In martial arts, the Hero Syndrome looks like you stepping in every time there’s tension—usually with parents. A parent disagrees about a kid being asked to sit out for safety, a student gets upset about missing a class, or someone challenges belt progression. You jump in fast because you can fix it. And it works.

But here’s the trap: your team learns that the “real solution” lives in you. They stop making decisions, front desk staff hesitate, and coaches wait for your approval. That means you get interrupted all day, and the studio can’t move cleanly when you’re teaching a hard class, traveling, or simply off the clock.

The result isn’t just burnout—it’s a studio that depends on your presence instead of your process.

📊 The Core KPI

Studio Run Time Without You: Count the number of consecutive full business days you can be fully offline (no checking messages) while meeting these three rules: (1) No unanswered lead messages older than 2 hours during staffed hours, (2) Every trial and class visit that occurs during the days is handled using your documented scripts/checklists, and (3) No student payment or safety issues escalate to you because staff followed the written escalation steps. Target: 5 consecutive days with zero breaches.

🛑 The Bottleneck

### Execution Level

Most studio owners become the bottleneck in the moments that feel “small” but create big stress: deciding exceptions, calming upset parents, approving schedule changes, and interpreting safety situations. If you’re the one who answers every “quick question,” your team stays reactive and your day gets chopped into interruptions.

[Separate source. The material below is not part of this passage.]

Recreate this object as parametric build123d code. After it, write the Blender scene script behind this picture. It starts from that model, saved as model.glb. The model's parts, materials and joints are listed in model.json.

**Example:** During a school break, a student misses two classes and the parent asks if they can “jump into sparring” right away. Your staff isn’t sure what policy to use, so they call you. The parent feels like they’re waiting on permission, the student’s training plan stalls, and you fall behind on leads.

By training a senior coach or program coordinator to handle approvals using your written decision tree (readiness, safety, attendance thresholds, and what gets escalated), you stop being the default decision-maker. The studio runs smoother, and students get answers faster.

✅ Action Items

1. **Map a Martial Arts Escalation Protocol (3 levels):**
- Level 1: front desk + assigned coach handles scripts (missed class make-up, schedule questions, general belt test info).
- Level 2: program lead handles policy-based decisions (trial outcome concerns, training modifications for minor injuries, attendance exceptions).
- Level 3: owner approval only for safety red flags or billing disputes that break policy.
2. **Remove yourself from parent hotlines:**
Write a “Parent Call Handling” script for common upset moments (safety sit-out, behavior concerns, billing questions). Include what to say, what info to collect, and when to escalate.
3. **Create a Trial Day Run Sheet + Handoff Checklist:**
Document exactly what staff do from first hello to end-of-trial wrap-up, including who follows up and what’s written in the follow-up message.
4. **Do a mandatory independence test:**
Take a planned 3-day weekend (or a 5-business-day micro-test). Before you go, confirm every role has the latest checklists, scripts, and decision tree—then measure breaches and fix the gaps after.